- What you need to do:
The data below needs to be returned exactly, line for line.

**** Data entries ****

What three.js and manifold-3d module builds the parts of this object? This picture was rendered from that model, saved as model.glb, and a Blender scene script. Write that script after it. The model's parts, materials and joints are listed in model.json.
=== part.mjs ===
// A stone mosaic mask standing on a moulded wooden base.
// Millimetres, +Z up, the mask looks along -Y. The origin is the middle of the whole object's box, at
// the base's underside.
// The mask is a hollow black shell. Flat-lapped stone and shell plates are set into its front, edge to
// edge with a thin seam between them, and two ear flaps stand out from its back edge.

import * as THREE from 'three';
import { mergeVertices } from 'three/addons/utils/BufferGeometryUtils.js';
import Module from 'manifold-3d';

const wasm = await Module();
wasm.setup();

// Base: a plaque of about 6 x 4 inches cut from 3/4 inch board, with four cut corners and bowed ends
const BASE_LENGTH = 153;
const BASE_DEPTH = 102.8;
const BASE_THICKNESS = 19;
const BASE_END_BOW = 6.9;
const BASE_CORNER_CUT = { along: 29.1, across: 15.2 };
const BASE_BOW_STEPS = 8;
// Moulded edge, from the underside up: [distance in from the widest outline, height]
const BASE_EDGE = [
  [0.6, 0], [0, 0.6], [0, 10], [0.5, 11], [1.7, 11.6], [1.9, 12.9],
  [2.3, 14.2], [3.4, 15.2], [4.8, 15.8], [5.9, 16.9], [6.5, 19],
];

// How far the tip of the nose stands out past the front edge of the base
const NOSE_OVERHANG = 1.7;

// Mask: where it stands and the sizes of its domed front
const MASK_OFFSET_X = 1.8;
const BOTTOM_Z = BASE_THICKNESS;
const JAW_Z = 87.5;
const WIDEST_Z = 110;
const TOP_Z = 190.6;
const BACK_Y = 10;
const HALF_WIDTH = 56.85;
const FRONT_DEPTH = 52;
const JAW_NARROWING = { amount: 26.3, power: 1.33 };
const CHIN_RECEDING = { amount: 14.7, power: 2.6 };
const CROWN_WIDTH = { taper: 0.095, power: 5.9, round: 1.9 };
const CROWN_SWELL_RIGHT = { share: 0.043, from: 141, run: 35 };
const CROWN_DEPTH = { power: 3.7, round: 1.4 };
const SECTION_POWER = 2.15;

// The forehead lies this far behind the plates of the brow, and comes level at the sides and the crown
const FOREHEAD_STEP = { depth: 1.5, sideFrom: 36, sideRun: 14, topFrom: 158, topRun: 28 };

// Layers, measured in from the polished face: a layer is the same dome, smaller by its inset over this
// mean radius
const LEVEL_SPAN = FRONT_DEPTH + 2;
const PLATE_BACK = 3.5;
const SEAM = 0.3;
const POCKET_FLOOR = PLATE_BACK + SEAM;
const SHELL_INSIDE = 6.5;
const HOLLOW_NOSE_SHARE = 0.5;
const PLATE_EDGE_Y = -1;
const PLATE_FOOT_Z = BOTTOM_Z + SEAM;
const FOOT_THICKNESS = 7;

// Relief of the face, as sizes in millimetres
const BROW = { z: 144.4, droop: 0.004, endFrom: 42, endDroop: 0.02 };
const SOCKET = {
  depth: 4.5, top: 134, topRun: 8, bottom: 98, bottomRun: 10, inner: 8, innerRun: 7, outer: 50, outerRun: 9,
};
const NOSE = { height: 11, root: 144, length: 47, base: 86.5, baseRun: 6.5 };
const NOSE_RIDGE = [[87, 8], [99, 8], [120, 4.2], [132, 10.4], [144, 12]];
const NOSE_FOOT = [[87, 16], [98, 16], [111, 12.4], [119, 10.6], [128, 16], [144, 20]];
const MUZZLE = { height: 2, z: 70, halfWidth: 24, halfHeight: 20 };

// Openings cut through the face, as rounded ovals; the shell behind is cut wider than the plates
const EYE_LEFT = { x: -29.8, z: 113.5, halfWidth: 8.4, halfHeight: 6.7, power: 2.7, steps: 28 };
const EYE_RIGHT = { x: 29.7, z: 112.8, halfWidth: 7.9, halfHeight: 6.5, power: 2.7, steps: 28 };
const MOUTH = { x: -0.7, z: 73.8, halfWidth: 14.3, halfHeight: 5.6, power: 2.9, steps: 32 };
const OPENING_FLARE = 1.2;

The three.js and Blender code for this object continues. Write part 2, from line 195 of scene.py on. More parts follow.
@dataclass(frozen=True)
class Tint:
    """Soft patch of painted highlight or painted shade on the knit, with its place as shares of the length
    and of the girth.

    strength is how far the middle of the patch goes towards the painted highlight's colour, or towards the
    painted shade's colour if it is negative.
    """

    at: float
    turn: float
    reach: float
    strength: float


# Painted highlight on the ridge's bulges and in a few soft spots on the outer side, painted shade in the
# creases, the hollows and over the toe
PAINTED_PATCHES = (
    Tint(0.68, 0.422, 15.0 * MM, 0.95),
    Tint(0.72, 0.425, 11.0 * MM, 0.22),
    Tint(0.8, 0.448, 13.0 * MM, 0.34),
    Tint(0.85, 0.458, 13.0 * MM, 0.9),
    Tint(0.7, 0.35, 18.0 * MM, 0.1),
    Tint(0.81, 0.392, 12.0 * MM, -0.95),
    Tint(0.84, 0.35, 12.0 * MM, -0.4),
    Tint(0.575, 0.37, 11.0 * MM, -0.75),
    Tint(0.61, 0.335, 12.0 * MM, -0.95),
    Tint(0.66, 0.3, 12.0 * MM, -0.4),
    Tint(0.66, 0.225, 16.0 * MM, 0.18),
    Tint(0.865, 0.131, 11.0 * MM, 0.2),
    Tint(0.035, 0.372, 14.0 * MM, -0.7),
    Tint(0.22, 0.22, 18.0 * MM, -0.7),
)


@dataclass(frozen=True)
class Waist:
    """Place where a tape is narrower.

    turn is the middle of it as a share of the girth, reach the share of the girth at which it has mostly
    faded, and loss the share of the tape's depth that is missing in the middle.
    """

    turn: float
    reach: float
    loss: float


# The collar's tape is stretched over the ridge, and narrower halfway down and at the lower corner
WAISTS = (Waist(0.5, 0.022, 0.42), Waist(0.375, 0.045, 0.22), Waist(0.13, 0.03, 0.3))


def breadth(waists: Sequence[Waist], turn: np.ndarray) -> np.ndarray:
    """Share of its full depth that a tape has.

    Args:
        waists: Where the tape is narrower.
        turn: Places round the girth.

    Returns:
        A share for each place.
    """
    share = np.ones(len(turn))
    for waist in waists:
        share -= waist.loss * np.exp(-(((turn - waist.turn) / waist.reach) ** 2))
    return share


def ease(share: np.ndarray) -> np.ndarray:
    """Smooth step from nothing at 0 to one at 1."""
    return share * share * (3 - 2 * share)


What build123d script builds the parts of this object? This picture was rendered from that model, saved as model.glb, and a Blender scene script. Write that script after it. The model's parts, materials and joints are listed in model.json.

****

- Exercise output:
What three.js and manifold-3d module builds the parts of this object? This picture was rendered from that model, saved as model.glb, and a Blender scene script. Write that script after it. The model's parts, materials and joints are listed in model.json.
=== part.mjs ===
// A stone mosaic mask standing on a moulded wooden base.
// Millimetres, +Z up, the mask looks along -Y. The origin is the middle of the whole object's box, at
// the base's underside.
// The mask is a hollow black shell. Flat-lapped stone and shell plates are set into its front, edge to
// edge with a thin seam between them, and two ear flaps stand out from its back edge.

import * as THREE from 'three';
import { mergeVertices } from 'three/addons/utils/BufferGeometryUtils.js';
import Module from 'manifold-3d';

const wasm = await Module();
wasm.setup();

// Base: a plaque of about 6 x 4 inches cut from 3/4 inch board, with four cut corners and bowed ends
const BASE_LENGTH = 153;
const BASE_DEPTH = 102.8;
const BASE_THICKNESS = 19;
const BASE_END_BOW = 6.9;
const BASE_CORNER_CUT = { along: 29.1, across: 15.2 };
const BASE_BOW_STEPS = 8;
// Moulded edge, from the underside up: [distance in from the widest outline, height]
const BASE_EDGE = [
  [0.6, 0], [0, 0.6], [0, 10], [0.5, 11], [1.7, 11.6], [1.9, 12.9],
  [2.3, 14.2], [3.4, 15.2], [4.8, 15.8], [5.9, 16.9], [6.5, 19],
];

// How far the tip of the nose stands out past the front edge of the base
const NOSE_OVERHANG = 1.7;

// Mask: where it stands and the sizes of its domed front
const MASK_OFFSET_X = 1.8;
const BOTTOM_Z = BASE_THICKNESS;
const JAW_Z = 87.5;
const WIDEST_Z = 110;
const TOP_Z = 190.6;
const BACK_Y = 10;
const HALF_WIDTH = 56.85;
const FRONT_DEPTH = 52;
const JAW_NARROWING = { amount: 26.3, power: 1.33 };
const CHIN_RECEDING = { amount: 14.7, power: 2.6 };
const CROWN_WIDTH = { taper: 0.095, power: 5.9, round: 1.9 };
const CROWN_SWELL_RIGHT = { share: 0.043, from: 141, run: 35 };
const CROWN_DEPTH = { power: 3.7, round: 1.4 };
const SECTION_POWER = 2.15;

// The forehead lies this far behind the plates of the brow, and comes level at the sides and the crown
const FOREHEAD_STEP = { depth: 1.5, sideFrom: 36, sideRun: 14, topFrom: 158, topRun: 28 };

// Layers, measured in from the polished face: a layer is the same dome, smaller by its inset over this
// mean radius
const LEVEL_SPAN = FRONT_DEPTH + 2;
const PLATE_BACK = 3.5;
const SEAM = 0.3;
const POCKET_FLOOR = PLATE_BACK + SEAM;
const SHELL_INSIDE = 6.5;
const HOLLOW_NOSE_SHARE = 0.5;
const PLATE_EDGE_Y = -1;
const PLATE_FOOT_Z = BOTTOM_Z + SEAM;
const FOOT_THICKNESS = 7;

// Relief of the face, as sizes in millimetres
const BROW = { z: 144.4, droop: 0.004, endFrom: 42, endDroop: 0.02 };
const SOCKET = {
  depth: 4.5, top: 134, topRun: 8, bottom: 98, bottomRun: 10, inner: 8, innerRun: 7, outer: 50, outerRun: 9,
};
const NOSE = { height: 11, root: 144, length: 47, base: 86.5, baseRun: 6.5 };
const NOSE_RIDGE = [[87, 8], [99, 8], [120, 4.2], [132, 10.4], [144, 12]];
const NOSE_FOOT = [[87, 16], [98, 16], [111, 12.4], [119, 10.6], [128, 16], [144, 20]];
const MUZZLE = { height: 2, z: 70, halfWidth: 24, halfHeight: 20 };

// Openings cut through the face, as rounded ovals; the shell behind is cut wider than the plates
const EYE_LEFT = { x: -29.8, z: 113.5, halfWidth: 8.4, halfHeight: 6.7, power: 2.7, steps: 28 };
const EYE_RIGHT = { x: 29.7, z: 112.8, halfWidth: 7.9, halfHeight: 6.5, power: 2.7, steps: 28 };
const MOUTH = { x: -0.7, z: 73.8, halfWidth: 14.3, halfHeight: 5.6, power: 2.9, steps: 32 };
const OPENING_FLARE = 1.2;

The three.js and Blender code for this object continues. Write part 2, from line 195 of scene.py on. More parts follow.
@dataclass(frozen=True)
class Tint:
    """Soft patch of painted highlight or painted shade on the knit, with its place as shares of the length
    and of the girth.

    strength is how far the middle of the patch goes towards the painted highlight's colour, or towards the
    painted shade's colour if it is negative.
    """

    at: float
    turn: float
    reach: float
    strength: float


# Painted highlight on the ridge's bulges and in a few soft spots on the outer side, painted shade in the
# creases, the hollows and over the toe
PAINTED_PATCHES = (
    Tint(0.68, 0.422, 15.0 * MM, 0.95),
    Tint(0.72, 0.425, 11.0 * MM, 0.22),
    Tint(0.8, 0.448, 13.0 * MM, 0.34),
    Tint(0.85, 0.458, 13.0 * MM, 0.9),
    Tint(0.7, 0.35, 18.0 * MM, 0.1),
    Tint(0.81, 0.392, 12.0 * MM, -0.95),
    Tint(0.84, 0.35, 12.0 * MM, -0.4),
    Tint(0.575, 0.37, 11.0 * MM, -0.75),
    Tint(0.61, 0.335, 12.0 * MM, -0.95),
    Tint(0.66, 0.3, 12.0 * MM, -0.4),
    Tint(0.66, 0.225, 16.0 * MM, 0.18),
    Tint(0.865, 0.131, 11.0 * MM, 0.2),
    Tint(0.035, 0.372, 14.0 * MM, -0.7),
    Tint(0.22, 0.22, 18.0 * MM, -0.7),
)


@dataclass(frozen=True)
class Waist:
    """Place where a tape is narrower.

    turn is the middle of it as a share of the girth, reach the share of the girth at which it has mostly
    faded, and loss the share of the tape's depth that is missing in the middle.
    """

    turn: float
    reach: float
    loss: float


# The collar's tape is stretched over the ridge, and narrower halfway down and at the lower corner
WAISTS = (Waist(0.5, 0.022, 0.42), Waist(0.375, 0.045, 0.22), Waist(0.13, 0.03, 0.3))


def breadth(waists: Sequence[Waist], turn: np.ndarray) -> np.ndarray:
    """Share of its full depth that a tape has.

    Args:
        waists: Where the tape is narrower.
        turn: Places round the girth.

    Returns:
        A share for each place.
    """
    share = np.ones(len(turn))
    for waist in waists:
        share -= waist.loss * np.exp(-(((turn - waist.turn) / waist.reach) ** 2))
    return share


def ease(share: np.ndarray) -> np.ndarray:
    """Smooth step from nothing at 0 to one at 1."""
    return share * share * (3 - 2 * share)


What build123d script builds the parts of this object? This picture was rendered from that model, saved as model.glb, and a Blender scene script. Write that script after it. The model's parts, materials and joints are listed in model.json.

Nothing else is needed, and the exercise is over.